18 Tage lang, „die längsten achtzehn Tage meines Lebens“, rang Rushdie auf der Intensivstation um sein Leben. Ihm wurde klar, dass er über das Attentat schreiben muss. Schreiben als Therapie, der Gedanke behagte ihm nicht, „Schreiben ist Schreiben und Therapie ist Therapie“, notiert er später. Aber da schreibt er längst, es geht nicht anders.

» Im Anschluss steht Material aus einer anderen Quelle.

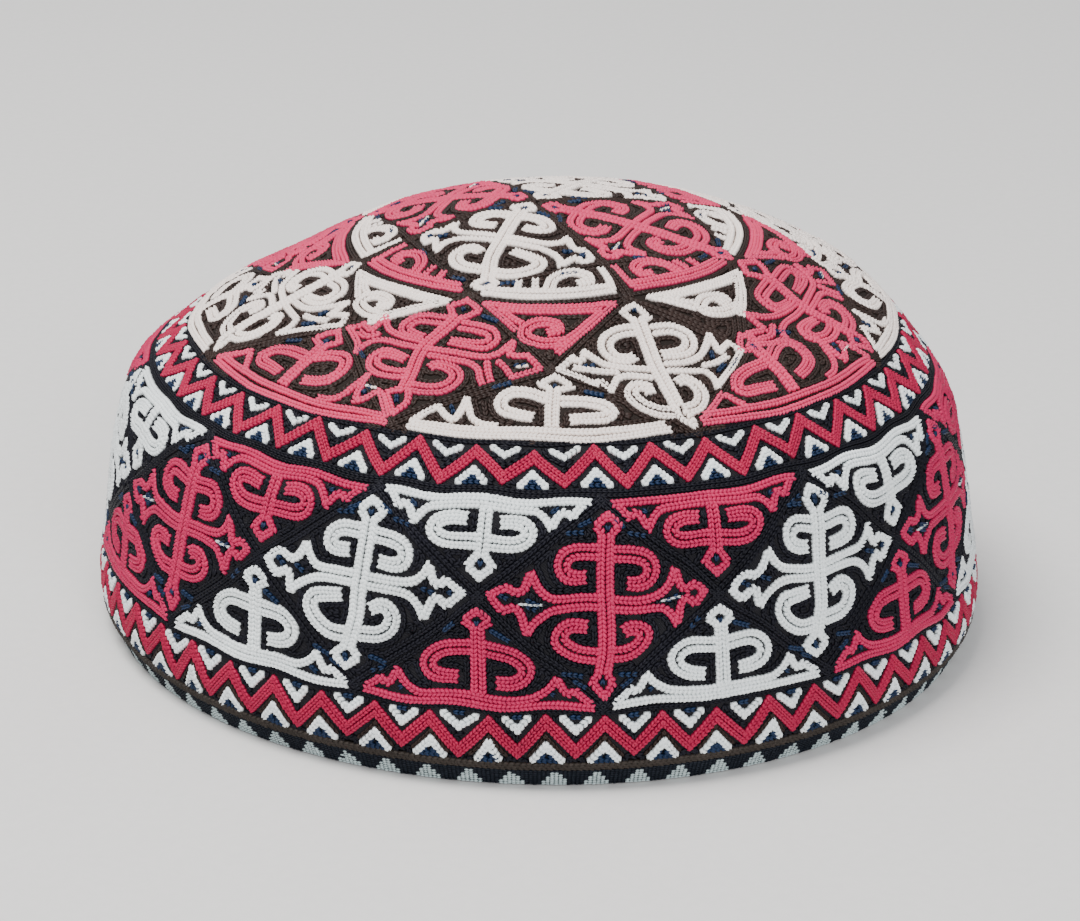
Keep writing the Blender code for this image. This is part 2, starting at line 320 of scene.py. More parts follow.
CROWN_CREAM = {
    "double": (
        (((19.2, -46.6), (20.4, -50.0), (21.6, -53.6), (23.0, -58.0), (24.4, -61.4),
          (26.4, -65.6), (28.0, -68.6)), 1.65, 1.5),
        (((18.8, -49.9), (15.8, -51.1), (13.5, -53.3), (13.3, -56.0), (15.0, -58.2),
          (17.6, -58.3), (18.8, -57.4)), 1.75, 0.9),
        (((22.6, -49.0), (25.6, -47.7), (28.7, -47.9), (30.2, -50.1), (29.3, -52.8),
          (26.8, -54.5), (24.9, -55.3)), 1.75, 0.95),
        (((27.4, -70.6), (24.3, -70.9), (20.8, -69.8), (18.6, -67.4), (19.4, -65.2),
          (21.6, -65.1), (22.4, -66.5)), 1.6, 0.9),
        (((30.2, -69.2), (32.4, -67.5), (33.0, -64.6), (31.6, -62.1), (29.2, -61.0),
          (28.0, -62.2)), 1.65, 0.9),
    ),
    "single": (
        ((18.2, -47.2), (17.2, -46.3), (15.9, -45.2), (17.0, -43.9), (18.2, -42.7)),
        ((20.0, -46.8), (20.8, -46.3), (21.5, -45.8), (20.0, -44.2), (18.2, -42.7)),
        ((21.8, -60.2), (17.0, -60.7), (13.2, -60.3), (10.8, -58.8), (9.0, -57.4)),
        ((9.0, -57.4), (8.9, -59.0), (8.1, -60.3), (6.8, -59.0)),
        ((6.8, -59.0), (5.6, -60.6), (4.3, -62.2)),
        ((22.4, -62.4), (18.0, -62.8), (15.7, -63.9), (15.2, -65.6), (14.7, -67.2)),
        ((14.7, -67.2), (13.3, -65.6), (12.2, -64.7), (11.6, -66.0)),
        ((11.6, -66.0), (9.4, -64.7), (6.6, -63.5), (4.3, -62.4)),
        ((15.6, -62.2), (11.0, -62.2), (7.4, -61.7)),
        ((25.4, -57.7), (29.6, -55.9), (32.4, -53.2), (33.6, -50.0), (34.2, -46.6)),
        ((34.2, -46.6), (35.6, -49.0), (36.6, -51.0), (37.4, -49.0), (38.4, -47.4)),
        ((38.4, -47.4), (39.8, -48.0), (41.2, -48.9)),
        ((26.0, -59.5), (30.4, -58.3), (33.4, -57.6), (35.4, -59.1), (36.2, -61.2)),
        ((36.2, -61.2), (37.6, -58.0), (39.4, -54.0), (41.2, -48.9)),
        ((33.4, -55.7), (36.0, -54.0), (38.0, -51.6)),
        ((27.9, -69.6), (29.2, -71.6), (32.1, -72.5)),
        ((30.0, -69.8), (31.4, -71.0), (32.1, -72.5)),
    ),
    "navy": (((18.4, -44.2), (18.5, -45.0)), ((34.8, -51.6), (35.0, -52.6)),
             ((9.4, -61.2), (10.8, -60.9)), ((36.4, -56.2), (37.4, -54.4))),
}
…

„Knife“ zeigt, schmerzhaft auch für den Leser, die „körperlichen Demütigungen“, die der Verletzte ertragen muss. Den Verlust der Autonomie. Die Zumutungen, denen ihn „Dr. Auge, Dr. Hand, Dr. Stich, Dr. Schnitt, Dr. Leber, Dr. Zunge“ aussetzen. Rushdie erinnert sich, sich „matt“ gefühlt zu haben, „erschöpft, deprimiert, fassungslos, krank, schwach“. Nur an ein Gefühl erinnert er sich nicht: Wut. „Wut kam mir wie ein sinnloser Luxus vor. Wut nutzte mir nichts; ich hatte mich um Wichtigeres zu kümmern.“

Wichtiger ist es für ihn, zu verstehen, und dafür nutzt er das Mittel, das ihn als Schriftsteller berühmt gemacht hat: die Fantasie. Er stellt sich einen Dialog mit seinem Attentäter vor. 27 Sekunden lang stach der Mann auf den hilflosen Schriftsteller ein, seitenlang kehrt der Schriftsteller nun das Machtverhältnis um und schlägt mit Worten auf den Attentäter ein, den er „A.“ nennt, „A. wie Arschloch“. Er spricht mit ihm über Gott und Glauben, über Liebe und Leben. „Untermotiviert“ kommt ihm die Tat seines „gescheiterten Mörders“ vor. Fast gelangweilt beendet er schließlich das Gespräch: „Ich habe nicht länger die Energie, ihn mir vorzustellen, so wie er nie in der Lage war, sich mich vorzustellen.“

Auf Gewalt habe er mit Kunst antworten wollen, so Rushdie. Am Ende seines nachdenklichen und klugen, deshalb so wertvollen Buches steht er wieder auf der Bühne in Chautauqua und fühlt sich: ganz. Das Verbrechen hat ihn nicht zerbrochen.